During the 1960's many were transferred to the Cape Midlands where they were used mainly on the Port Elizabeth-Klipplaat section, as well as the Uitenhage suburban. They were gradually being withdrawn by the mid-1980's.

A very near sister of engine no 1840 is no 1842 which is plinthed at the EPRFU stadium in Port Elizabeth.


  1. Hi my name Henry Booysen. Ilove the photo's taken of the old train it reminds me of the days it was stil running,but is there no way that the train can be restord/treated to even last longer as a monument.It would be a greate tourist attraction for the town.where are the experts on trains please help.

  2. Ja. This bring memories back. My father worked at Klipplaat. We lived there, did my my sub A, B and std 1 there. Cannot belief that things is looking so bad.

  3. I have the original plate from this train. Would any collector be interested?

  4. What a marvelous web page. I am not really into trains but after seeing this site I have a new appreciation. Originally visited site to see if any information on the earlier employees from say 1860 - 1909. Quite a few of my family were involved during these years. Does anybody know where I can get this sort of info. Main places are Klipplaat and Graaf Reinet 1860 to 1883 and then Bloemfontein 1890 to 1909. Surnames involved are McKinnon MacKinnon Birch Powell and Close. Interesting bit of news Mckinnon involved with railway in Isle of Mull and Powell manufacturers in London

    1. Hi there it is great to know of your interest in klipplaat and its history,indeed there are history of Mackinnon Birch Powell been recorded in book called The Cape Journal-Jansenville,Klipplaat&Waterford. Its a great book that takes you back in time.compiled by Westby Nunn.
      Regards Henry Booysen

  5. On the 28th July 2015 the first train consisting of 32 car carrier wagons plus dyno test car hauled by 3 x 34 class diesel locos ran through to Rosmead with great success and the line was reopened for traffic.This line will eventually handle all the traffic other than the heavy haul ore trains. Five new loops are to be constructed to cater for the longer trains which will use this route

  6. My father - Heunis Muller & his brother Christo Muller started in 1962 at Klipplaat Steam Yard. My fathers Engine was called Smokey. My parents stayed in Klipplaat, I was born in Graaf Reinet. My Mother grew up on the Railway farm my Grand father work for the RAILWAY OF KLIPPLAAT, He run the farm out side KLIPPLAAT - "KLIPFONTEIN" My Grand father was Piet Wagner. My Uncle Boetie Slabbert had a FARM 25KM FROM Klipplaat for Generation. "This was my world, not anymore" JC MULLER.

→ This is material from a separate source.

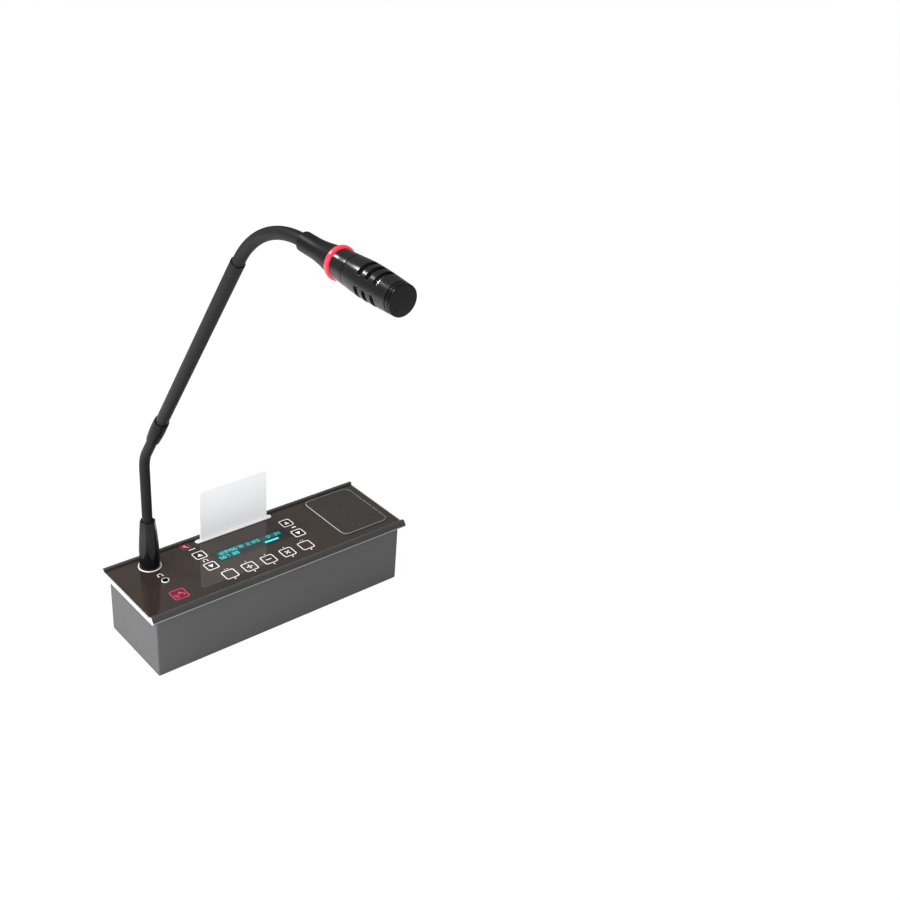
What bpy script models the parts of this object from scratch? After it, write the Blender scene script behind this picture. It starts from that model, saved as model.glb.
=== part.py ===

  7. My name is Johan Boshoff, living in Gauteng, grew up in Noupoort, lived there from 1965 (5 years old) till 1979. My stepfather was a "Baanmester" on the Railway and covered and rebuilt the railway lines from De Aar to Patterson and also worked on the Klipplaat line. Small railways stations or stop overs like Bletterman, Hanover Road, Dwaal, Karoluspoort, Noupport, Barrydeel, Carlton, Sherborne, Ludlow, Rosmead, then towards Graaf Reinett, places like Lootsberg, Pretoriuskloof, further to Kendrew, Aberdeen road, Klipplaat and the southeastern route towards Cradock, Visrivier and further down Golden Valley, Middleton, Kommadagga, Cookhouse (Kookhuis), All places where he stayed over sometimes for a week, then only returning the Friday evening, just to leave again on Train 119 (JHB-PE) on a Sunday, just to return on the Friday again. I sometimes accompanied him on the shorter school holidays to some of these places taking the bicycle with of course. Wonderful days, with lots of good memories. Can still hear the Steam train coming, and can hear when they drive over the 1st "knaldoppie" to warn them of the work ahead. If they ride over three, they had to stop, because then the railway lines were not safe to travel. Yep and the old man had to had a good reason if he stopped and delayed a passenger train. Still remember how he took out the old wooden sleepers (yellow and red - the Rhodesian Tigg) and replaced them with the cement sleepers (dwars leers). Can also remember when there was a train accident (trein het ontspoor) and the old man had to go and rebuilt the line and then jacked the engine or coaches back onto the line (spore). These days when I drive to George and Port Elizabeth, I sometimes still visit some of these small place, but this time with tears in my eyes, because I can still remember those Shiny Black Beauties with their shiny copper pipes (die werk van die Stoker), with names like Rosie, Millie, Liefie, Amanda,Jessica crafted in a shiny copperplate, just to name a few. It is really bad to see these old rusted engines and railway lines, especially remembering traveling on the Johannesburg - Mosselbay train, stopping over in Noupoort and then leaving at 14h35 the Tuesday afternoon, arriving George around 10h00 the next morning. Can also remember at Lootsberg where they had a special engine parked to hook (sometimes at the back of the train) to help the passenger train over the mountain. Wonderfull memories for sure.

  8. Hi there

    I used to do business with Martin Stramrood on the Blue Train. Have you got his or Bruce's contact detail for me please?

    Lars Nielsen

  9. Was the Baltic Tank 56R a train used in South Africa?